Великому Тургеневу. Певцы!

Серж Пьетро 1
...Яков ... глубоко вздохнул и запел…
Первый звук его голоса был слаб и неровен слегка
и, казалось, не выходил из его груди,
но принёсся откуда-то издалека...
   Странно подействовал этот трепещущий, звенящий звук на всех нас...
За этим первым звуком последовал другой,
более твёрдый и протяжный такой,
но всё ещё видимо дрожащий, как струна, не простой,
когда, внезапно прозвенев под сильным пальцем,
она колеблется последним, быстро замирающим колебаньем, – не зря,
за вторым — третий, и, понемногу разгорячаясь и расширяясь,
полилась заунывная песня–заря.
     «Не одна во поле дороженька пролегала»  –
пел он и душа трепетала...
и всем нам становилось сладко
и даже жутко...
  Редко слыхивал подобный голос:
он был слегка разбит и звенел, как надтреснутый;
он даже сначала отзывался чем-то, как болезненный;
но в нём была и неподдельная глубокая страсть
и молодость, и сила, и сладость,
и какая-то увлекательно-беспечная, грустная скорбь и забытая радость...
    Русская, правдивая, горячая душа 
звучала и дышала в нём и так и хватала вас за сердце! Ах, хороша! –
Хватала сердце прямо за его русские струны!
Песнь росла, разливалась,  как волны света в покоях Луны...
  Видел однажды, вечером, во время отлива,
на плоском песчаном берегу моря,
грозно и тяжко шумевшего вдали,
большую белую чайку, где  замерли корабли:
   она сидела неподвижно, подставив шелковистую грудь
алому сиянью зари, и только изредка, с бризом споря,
медленно расширяла свои длинные крылья –
навстречу низкому, багровому Солнцу, навстречу знакомому морю.
    Я вспомнил о ней, слушая Якова.
Он пел, совершенно позабыв и своего соперника,
и всех нас, но, видимо, поднимаемый, как бодрый пловец, волнами,
нашим молчаливым, страстным участьем с затаившимися голосами.
   Он пел и от каждого звука его голоса
веяло чем-то родным и необозримо широким, уносящим печаль,
словно знакомая степь раскрывалась перед вами,
уходя в бесконечную даль...
––––––––––
Иван Сергеевич Тургенев. Записки охотника. Певцы (отрывок).

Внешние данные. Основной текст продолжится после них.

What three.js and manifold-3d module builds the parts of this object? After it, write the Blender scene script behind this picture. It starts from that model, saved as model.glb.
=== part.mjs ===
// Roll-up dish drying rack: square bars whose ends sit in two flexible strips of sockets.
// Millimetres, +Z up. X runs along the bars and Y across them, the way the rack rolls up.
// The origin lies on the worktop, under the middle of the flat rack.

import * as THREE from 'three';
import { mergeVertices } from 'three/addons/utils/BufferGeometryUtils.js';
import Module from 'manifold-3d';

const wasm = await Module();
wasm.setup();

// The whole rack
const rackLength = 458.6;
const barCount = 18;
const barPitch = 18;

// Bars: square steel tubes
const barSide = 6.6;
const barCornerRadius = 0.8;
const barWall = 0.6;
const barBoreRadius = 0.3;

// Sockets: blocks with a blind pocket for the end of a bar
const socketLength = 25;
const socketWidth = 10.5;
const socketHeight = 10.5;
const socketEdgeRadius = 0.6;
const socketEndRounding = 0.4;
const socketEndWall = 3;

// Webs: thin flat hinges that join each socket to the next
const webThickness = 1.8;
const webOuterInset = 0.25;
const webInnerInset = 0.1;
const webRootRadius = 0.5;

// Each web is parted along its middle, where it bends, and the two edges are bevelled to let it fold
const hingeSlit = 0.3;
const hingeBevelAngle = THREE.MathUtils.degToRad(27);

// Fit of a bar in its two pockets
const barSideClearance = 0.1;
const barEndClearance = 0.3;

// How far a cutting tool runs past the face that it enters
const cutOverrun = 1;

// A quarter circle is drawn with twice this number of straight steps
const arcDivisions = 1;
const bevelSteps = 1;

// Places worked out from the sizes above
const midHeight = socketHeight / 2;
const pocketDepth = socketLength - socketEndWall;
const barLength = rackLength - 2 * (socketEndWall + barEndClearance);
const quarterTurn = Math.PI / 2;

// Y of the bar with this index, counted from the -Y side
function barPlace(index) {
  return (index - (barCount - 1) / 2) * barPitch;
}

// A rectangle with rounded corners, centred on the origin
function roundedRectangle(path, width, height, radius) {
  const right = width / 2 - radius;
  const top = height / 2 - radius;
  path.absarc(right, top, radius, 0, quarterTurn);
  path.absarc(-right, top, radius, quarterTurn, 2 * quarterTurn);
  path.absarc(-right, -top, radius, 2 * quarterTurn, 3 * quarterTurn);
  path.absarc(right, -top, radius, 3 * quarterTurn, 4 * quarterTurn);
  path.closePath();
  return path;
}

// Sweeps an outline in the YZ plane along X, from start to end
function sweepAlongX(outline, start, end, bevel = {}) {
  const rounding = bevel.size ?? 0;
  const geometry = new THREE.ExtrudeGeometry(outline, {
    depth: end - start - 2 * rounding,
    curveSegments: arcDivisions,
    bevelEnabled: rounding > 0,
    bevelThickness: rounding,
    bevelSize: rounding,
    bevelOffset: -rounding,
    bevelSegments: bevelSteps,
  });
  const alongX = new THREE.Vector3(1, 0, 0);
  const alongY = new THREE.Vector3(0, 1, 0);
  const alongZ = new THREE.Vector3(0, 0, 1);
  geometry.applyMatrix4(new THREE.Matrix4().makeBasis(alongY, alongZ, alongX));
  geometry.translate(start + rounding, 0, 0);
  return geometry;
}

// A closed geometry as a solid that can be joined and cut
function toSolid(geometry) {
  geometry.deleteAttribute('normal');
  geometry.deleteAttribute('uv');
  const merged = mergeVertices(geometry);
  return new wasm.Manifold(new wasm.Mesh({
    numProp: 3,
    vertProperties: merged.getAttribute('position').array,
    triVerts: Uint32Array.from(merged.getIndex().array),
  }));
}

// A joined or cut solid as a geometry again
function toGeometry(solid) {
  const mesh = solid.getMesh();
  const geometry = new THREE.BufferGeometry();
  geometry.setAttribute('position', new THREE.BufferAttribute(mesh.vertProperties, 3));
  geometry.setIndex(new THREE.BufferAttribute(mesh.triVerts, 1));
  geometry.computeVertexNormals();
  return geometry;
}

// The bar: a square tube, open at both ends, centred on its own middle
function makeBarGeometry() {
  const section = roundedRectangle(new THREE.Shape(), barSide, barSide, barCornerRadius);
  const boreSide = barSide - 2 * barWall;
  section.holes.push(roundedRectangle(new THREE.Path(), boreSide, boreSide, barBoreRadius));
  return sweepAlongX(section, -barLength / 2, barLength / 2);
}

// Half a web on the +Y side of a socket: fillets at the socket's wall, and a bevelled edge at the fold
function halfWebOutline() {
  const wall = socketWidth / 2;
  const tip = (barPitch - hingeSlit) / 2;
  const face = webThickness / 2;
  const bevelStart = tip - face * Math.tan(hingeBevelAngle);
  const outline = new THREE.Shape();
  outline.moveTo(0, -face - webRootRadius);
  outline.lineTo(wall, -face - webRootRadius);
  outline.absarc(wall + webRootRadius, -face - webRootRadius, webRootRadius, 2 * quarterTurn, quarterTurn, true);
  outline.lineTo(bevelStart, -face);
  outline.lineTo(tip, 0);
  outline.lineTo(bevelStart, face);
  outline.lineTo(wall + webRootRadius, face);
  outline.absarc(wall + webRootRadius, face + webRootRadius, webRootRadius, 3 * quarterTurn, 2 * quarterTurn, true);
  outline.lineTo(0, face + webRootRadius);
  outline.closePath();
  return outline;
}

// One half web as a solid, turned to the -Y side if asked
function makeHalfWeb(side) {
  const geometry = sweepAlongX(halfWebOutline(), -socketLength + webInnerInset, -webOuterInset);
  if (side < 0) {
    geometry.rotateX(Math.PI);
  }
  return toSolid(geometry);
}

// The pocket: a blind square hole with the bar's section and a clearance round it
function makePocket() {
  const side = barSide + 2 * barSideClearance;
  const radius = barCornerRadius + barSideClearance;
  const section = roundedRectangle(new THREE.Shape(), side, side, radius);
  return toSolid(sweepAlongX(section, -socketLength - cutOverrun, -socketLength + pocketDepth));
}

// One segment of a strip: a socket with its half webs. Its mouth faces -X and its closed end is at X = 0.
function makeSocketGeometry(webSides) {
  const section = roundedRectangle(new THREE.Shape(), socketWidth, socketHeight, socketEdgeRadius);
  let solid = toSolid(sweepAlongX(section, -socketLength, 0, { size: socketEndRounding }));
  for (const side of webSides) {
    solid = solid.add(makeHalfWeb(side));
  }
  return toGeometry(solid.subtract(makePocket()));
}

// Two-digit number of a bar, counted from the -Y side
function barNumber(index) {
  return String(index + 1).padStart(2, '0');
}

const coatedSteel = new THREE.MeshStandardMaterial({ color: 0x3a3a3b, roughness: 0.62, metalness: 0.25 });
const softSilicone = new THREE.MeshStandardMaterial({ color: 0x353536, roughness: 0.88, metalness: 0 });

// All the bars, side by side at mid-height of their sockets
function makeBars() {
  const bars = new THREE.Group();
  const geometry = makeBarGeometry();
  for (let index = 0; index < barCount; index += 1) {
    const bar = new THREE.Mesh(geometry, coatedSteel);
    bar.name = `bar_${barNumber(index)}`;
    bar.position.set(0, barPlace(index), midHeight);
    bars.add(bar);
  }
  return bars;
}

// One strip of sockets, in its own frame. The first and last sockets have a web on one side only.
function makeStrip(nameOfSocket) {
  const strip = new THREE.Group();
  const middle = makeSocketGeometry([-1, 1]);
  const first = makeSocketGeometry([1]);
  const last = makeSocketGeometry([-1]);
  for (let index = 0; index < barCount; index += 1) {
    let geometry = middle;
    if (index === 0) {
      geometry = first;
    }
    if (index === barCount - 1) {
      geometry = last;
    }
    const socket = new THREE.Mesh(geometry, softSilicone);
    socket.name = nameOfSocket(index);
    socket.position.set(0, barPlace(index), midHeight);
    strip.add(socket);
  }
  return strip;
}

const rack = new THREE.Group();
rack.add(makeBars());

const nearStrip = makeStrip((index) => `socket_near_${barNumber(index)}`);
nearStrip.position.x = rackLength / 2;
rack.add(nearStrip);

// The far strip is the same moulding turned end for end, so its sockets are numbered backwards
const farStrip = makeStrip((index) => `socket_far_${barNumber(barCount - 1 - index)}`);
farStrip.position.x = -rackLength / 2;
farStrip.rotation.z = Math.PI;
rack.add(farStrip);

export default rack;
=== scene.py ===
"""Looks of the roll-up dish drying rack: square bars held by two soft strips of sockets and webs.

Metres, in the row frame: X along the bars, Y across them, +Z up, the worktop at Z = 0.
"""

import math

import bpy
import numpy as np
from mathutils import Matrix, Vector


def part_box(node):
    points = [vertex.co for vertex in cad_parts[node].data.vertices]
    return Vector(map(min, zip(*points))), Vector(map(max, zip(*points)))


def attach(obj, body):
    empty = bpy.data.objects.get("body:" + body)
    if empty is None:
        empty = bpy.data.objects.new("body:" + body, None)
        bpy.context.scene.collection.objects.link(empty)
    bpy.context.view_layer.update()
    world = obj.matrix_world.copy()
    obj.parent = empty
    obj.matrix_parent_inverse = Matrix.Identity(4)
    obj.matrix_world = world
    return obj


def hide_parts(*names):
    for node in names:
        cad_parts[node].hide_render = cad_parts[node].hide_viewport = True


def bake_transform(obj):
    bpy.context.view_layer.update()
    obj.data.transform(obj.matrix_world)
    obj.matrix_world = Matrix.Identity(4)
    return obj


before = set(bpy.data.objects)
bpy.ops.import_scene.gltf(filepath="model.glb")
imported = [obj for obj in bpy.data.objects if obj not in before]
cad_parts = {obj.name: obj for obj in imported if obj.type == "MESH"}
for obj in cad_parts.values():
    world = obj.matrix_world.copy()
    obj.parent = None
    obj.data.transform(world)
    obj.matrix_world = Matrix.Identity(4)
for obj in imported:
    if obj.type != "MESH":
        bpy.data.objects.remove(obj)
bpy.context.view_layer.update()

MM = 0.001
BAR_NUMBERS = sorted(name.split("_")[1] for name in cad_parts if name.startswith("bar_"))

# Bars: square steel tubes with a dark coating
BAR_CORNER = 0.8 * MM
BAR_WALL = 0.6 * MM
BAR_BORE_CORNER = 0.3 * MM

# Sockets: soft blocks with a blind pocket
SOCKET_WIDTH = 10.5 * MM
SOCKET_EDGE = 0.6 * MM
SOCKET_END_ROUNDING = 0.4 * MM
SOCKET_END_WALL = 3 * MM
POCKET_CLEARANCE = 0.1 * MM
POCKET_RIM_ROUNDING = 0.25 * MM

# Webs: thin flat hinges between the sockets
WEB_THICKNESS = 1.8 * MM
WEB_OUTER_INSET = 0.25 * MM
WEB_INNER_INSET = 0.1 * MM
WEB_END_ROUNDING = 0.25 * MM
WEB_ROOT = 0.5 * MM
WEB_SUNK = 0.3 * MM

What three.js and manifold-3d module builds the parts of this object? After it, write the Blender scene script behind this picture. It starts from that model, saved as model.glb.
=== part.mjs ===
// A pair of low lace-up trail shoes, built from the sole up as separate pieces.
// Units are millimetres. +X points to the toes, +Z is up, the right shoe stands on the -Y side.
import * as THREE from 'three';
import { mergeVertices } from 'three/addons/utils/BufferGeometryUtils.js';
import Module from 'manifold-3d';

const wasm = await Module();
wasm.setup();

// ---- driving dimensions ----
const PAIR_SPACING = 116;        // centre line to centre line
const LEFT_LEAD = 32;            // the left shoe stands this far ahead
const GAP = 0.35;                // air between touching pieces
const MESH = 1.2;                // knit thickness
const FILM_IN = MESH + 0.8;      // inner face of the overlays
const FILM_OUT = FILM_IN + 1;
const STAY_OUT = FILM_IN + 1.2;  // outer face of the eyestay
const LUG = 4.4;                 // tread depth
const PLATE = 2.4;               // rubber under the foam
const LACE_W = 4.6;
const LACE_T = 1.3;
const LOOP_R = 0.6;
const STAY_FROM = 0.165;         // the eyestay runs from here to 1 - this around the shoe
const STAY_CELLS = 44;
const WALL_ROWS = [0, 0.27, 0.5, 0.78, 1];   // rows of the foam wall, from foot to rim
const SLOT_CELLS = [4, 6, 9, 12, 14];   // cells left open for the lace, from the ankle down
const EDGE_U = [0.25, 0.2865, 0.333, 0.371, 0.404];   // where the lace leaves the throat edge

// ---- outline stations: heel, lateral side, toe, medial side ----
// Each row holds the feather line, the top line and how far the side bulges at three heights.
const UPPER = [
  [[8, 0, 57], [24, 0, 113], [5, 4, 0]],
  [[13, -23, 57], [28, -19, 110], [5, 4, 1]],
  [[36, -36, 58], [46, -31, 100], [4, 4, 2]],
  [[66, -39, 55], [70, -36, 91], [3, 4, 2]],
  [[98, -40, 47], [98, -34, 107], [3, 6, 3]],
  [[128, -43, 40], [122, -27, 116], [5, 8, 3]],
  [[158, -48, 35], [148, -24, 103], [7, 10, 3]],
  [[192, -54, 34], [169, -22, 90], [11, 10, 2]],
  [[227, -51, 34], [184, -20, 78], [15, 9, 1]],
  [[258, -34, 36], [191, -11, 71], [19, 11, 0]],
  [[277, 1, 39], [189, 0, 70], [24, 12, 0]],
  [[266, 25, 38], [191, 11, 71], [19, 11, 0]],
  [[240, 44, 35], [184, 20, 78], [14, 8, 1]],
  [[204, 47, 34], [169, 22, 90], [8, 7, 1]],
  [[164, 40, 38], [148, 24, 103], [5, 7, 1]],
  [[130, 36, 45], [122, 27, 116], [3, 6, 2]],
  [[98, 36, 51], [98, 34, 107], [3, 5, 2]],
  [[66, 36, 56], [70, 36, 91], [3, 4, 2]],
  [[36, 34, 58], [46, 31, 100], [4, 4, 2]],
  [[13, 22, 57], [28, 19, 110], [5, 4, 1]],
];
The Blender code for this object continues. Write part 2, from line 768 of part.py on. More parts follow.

Когда же наконец Яков открыл свое лицо — оно было бледно, как у мертвого; глаза едва мерцали сквозь опущенные ресницы. Он глубоко вздохнул и запел… Первый звук его голоса был слаб и неровен и, казалось, не выходил из его груди, но принесся откуда-то издалека, словно залетел случайно в комнату. Странно подействовал этот трепещущий, звенящий звук на всех нас; мы взглянули друг на друга, а жена Николая Иваныча так и выпрямилась. За этим первым звуком последовал другой, более твердый и протяжный, но все еще видимо дрожащий, как струна, когда, внезапно прозвенев под сильным пальцем, она колеблется последним, быстро замирающим колебаньем, за вторым — третий, и, понемногу разгорячаясь и расширяясь, полилась заунывная песня. «Не одна во поле дороженька пролегала», — пел он, и всем нам сладко становилось и жутко. Я, признаюсь, редко слыхивал подобный голос: он был слегка разбит и звенел, как надтреснутый; он даже сначала отзывался чем-то болезненным; но в нем была и неподдельная глубокая страсть, и молодость, и сила, и сладость, и какая-то увлекательно-беспечная, грустная скорбь. Русская, правдивая, горячая душа звучала и дышала в нем и так и хватала вас за сердце, хватала прямо за его русские струны. Песнь росла, разливалась. Яковом, видимо, овладевало упоение: он уже не робел, он отдавался весь своему счастью; голос его не трепетал более — он дрожал, но той едва заметной внутренней дрожью страсти, которая стрелой вонзается в душу слушателя, и беспрестанно крепчал, твердел и расширялся. Помнится, я видел однажды, вечером, во время отлива, на плоском песчаном берегу моря, грозно и тяжко шумевшего вдали, большую белую чайку: она сидела неподвижно, подставив шелковистую грудь алому сиянью зари, и только изредка медленно расширяла свои длинные крылья навстречу знакомому морю, навстречу низкому, багровому солнцу: я вспомнил о ней, слушая Якова. Он пел, совершенно позабыв и своего соперника, и всех нас, но, видимо, поднимаемый, как бодрый пловец волнами, нашим молчаливым, страстным участьем. Он пел, и от каждого звука его голоса веяло чем-то родным и необозримо широким, словно знакомая степь раскрывалась перед вами, уходя в бесконечную даль.